READ MORE >>> Rice Flour Madeira Cake
Rice Flour Baking Tip
Allow your cake batter to rest for at least 10-15 minutes before placing in the oven. The finely ground rice will soften slightly leading to better absorption of liquids which will help with any potential grittiness.
The granular texture of rice flour which can be a hindrance in your baking can be a real boon in your everyday cooking. Using rice flour as a coating for frying adds more crunch than regular wheat flour and is a lot lighter.
As rice flour is so delicate and light it creates the most beautifully lacy crisp pancakes.

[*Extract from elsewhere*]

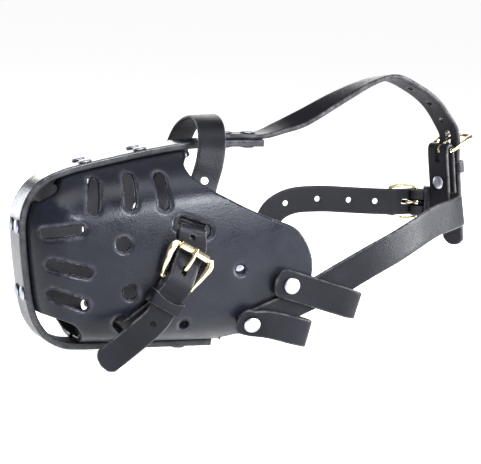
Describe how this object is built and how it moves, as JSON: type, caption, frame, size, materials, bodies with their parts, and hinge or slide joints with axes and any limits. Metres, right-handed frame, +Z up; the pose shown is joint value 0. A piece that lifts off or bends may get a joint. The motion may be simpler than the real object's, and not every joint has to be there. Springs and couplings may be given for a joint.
{
  "type": "basket muzzle",
  "caption": "Leather basket muzzle for a large dog: slotted moulded sides on a bent centre strip, with riveted loops and buckled nose, neck and head straps.",
  "frame": {"origin": "middle of the flat under face of the centre strip's chin run", "axes": "+X from the nose to the neck, +Y to the dog's right, +Z up"},
  "size_m": [0.3626, 0.1283, 0.2042],
  "materials": {
    "panel_leather": "moulded black leather, satin, slightly blue sheen",
    "strip_leather": "smooth black leather, semi-gloss",
    "strap_leather": "black strap leather with fine grain and dark burnished edges",
    "buckle_brass": "polished pale brass plate",
    "rivet_nickel": "polished nickel"
  },
  "bodies": {
    "basket": {"centre_strip": "strip_leather", "side_panel_left": "panel_leather", "side_panel_right": "panel_leather", "loop_upper_left": "strap_leather", "loop_upper_right": "strap_leather", "loop_lower_left": "strap_leather", "loop_lower_right": "strap_leather", "nose_strap": "strap_leather", "collar_strap": "strap_leather", "collar_tongue": "strap_leather", "connector": "strap_leather", "crown_strap": "strap_leather", "rivet_top_1_left": "rivet_nickel", "rivet_top_1_right": "rivet_nickel", "rivet_top_2_left": "rivet_nickel", "rivet_top_2_right": "rivet_nickel", "rivet_front_1_left": "rivet_nickel", "rivet_front_1_right": "rivet_nickel", "rivet_front_2_left": "rivet_nickel", "rivet_front_2_right": "rivet_nickel", "rivet_chin_1_left": "rivet_nickel", "rivet_chin_1_right": "rivet_nickel", "rivet_chin_2_left": "rivet_nickel", "rivet_chin_2_right": "rivet_nickel", "rivet_loop_upper_left": "rivet_nickel", "rivet_loop_upper_right": "rivet_nickel", "rivet_loop_lower_left": "rivet_nickel", "rivet_loop_lower_right": "rivet_nickel", "rivet_forehead_1": "rivet_nickel", "rivet_forehead_2": "rivet_nickel", "rivet_connector": "rivet_nickel"},
    "nose_frame": {"nose_buckle_frame": "buckle_brass"},
    "nose_prong": {"nose_buckle_prong": "buckle_brass"},
    "nose_roller": {"nose_buckle_roller": "buckle_brass"},
    "nose_keeper": {"nose_keeper": "strap_leather"},
    "collar_frame": {"collar_buckle_frame": "buckle_brass"},
    "collar_prong": {"collar_buckle_prong": "buckle_brass"},
    "collar_keeper": {"collar_keeper": "strap_leather"},
    "crown_frame": {"crown_buckle_frame": "buckle_brass"},
    "crown_prong": {"crown_buckle_prong": "buckle_brass"},
    "crown_keeper": {"crown_keeper": "strap_leather"}
  },
  "joints": [
    {"name": "nose_frame_tip", "type": "hinge", "parent": "basket", "child": "nose_frame", "pos_m": [0.01073, -0.05687, 0.0532], "axis": [0.874, 0, -0.486], "range_deg": [0, 6]},
    {"name": "nose_prong_lift", "type": "hinge", "parent": "nose_frame", "child": "nose_prong", "pos_m": [0.01073, -0.05687, 0.0532], "axis": [0.874, 0, -0.486], "range_deg": [0, 8]},
    {"name": "collar_frame_tip", "type": "hinge", "parent": "basket", "child": "collar_frame", "pos_m": [0.2365, 0.0355, 0.097], "axis": [0, 0, -1], "range_deg": [0, 6]},
    {"name": "collar_prong_lift", "type": "hinge", "parent": "collar_frame", "child": "collar_prong", "pos_m": [0.2365, 0.0355, 0.097], "axis": [0, 0, -1], "range_deg": [0, 8]},
    {"name": "crown_frame_tip", "type": "hinge", "parent": "basket", "child": "crown_frame", "pos_m": [0.24479, 0.01429, 0.13987], "axis": [0.361, -0.9326, 0], "range_deg": [-6, 6]},
    {"name": "crown_prong_lift", "type": "hinge", "parent": "crown_frame", "child": "crown_prong", "pos_m": [0.24479, 0.01429, 0.13987], "axis": [0.361, -0.9326, 0], "range_deg": [0, 8]},
    {"name": "nose_roller_spin", "type": "hinge", "parent": "nose_frame", "child": "nose_roller", "pos_m": [0.02286, -0.05799, 0.07503], "axis": [0.874, 0, -0.486], "continuous": true},
    {"name": "nose_keeper_slide", "type": "slide", "parent": "basket", "child": "nose_keeper", "axis": [0.4855, -0.0449, 0.8731], "range_m": [-0.0008, 0.0008]},
    {"name": "collar_keeper_slide", "type": "slide", "parent": "basket", "child": "collar_keeper", "axis": [-0.9292, 0.3697, 0], "range_m": [0, 0.001]},
    {"name": "crown_keeper_slide", "type": "slide", "parent": "basket", "child": "crown_keeper", "axis": [-0.1298, -0.0502, 0.9903], "range_m": [-0.0012, 0.002]}
  ]
}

Try using it in these recipes:
Rice flour gives an excellent crunch, so as you can imagine it is a great flour when you are making a batter. Since it is also neutral in flavour it doesn't overpower the main ingredients of a recipe. Try using it in the gluten-free versions of these classic recipes and the crust of your batter will be light and crisp:
Where to buy rice flour
There are various brands of rice flour and the texture can be quite different across the board. Make sure you are using a very finely ground rice flour which won’t impede your recipe and will allow for better incorporation with the other ingredients. Courser rice flours will mean the liquid in your recipe is not absorbed as well which can lead to flatter and greasy bakes. I recommend Doves Farm Gluten Free Rice Flour which is ground beautifully. For US based readers then Bob’s Red Mill is also brilliant but more difficult to get hold of for us UK based bakers.
How to store it
Rice flour keeps very well if stored in an airtight container in a cool dark place like a larder or pantry. Once opened, if tightly sealed, it can keep for up to a year.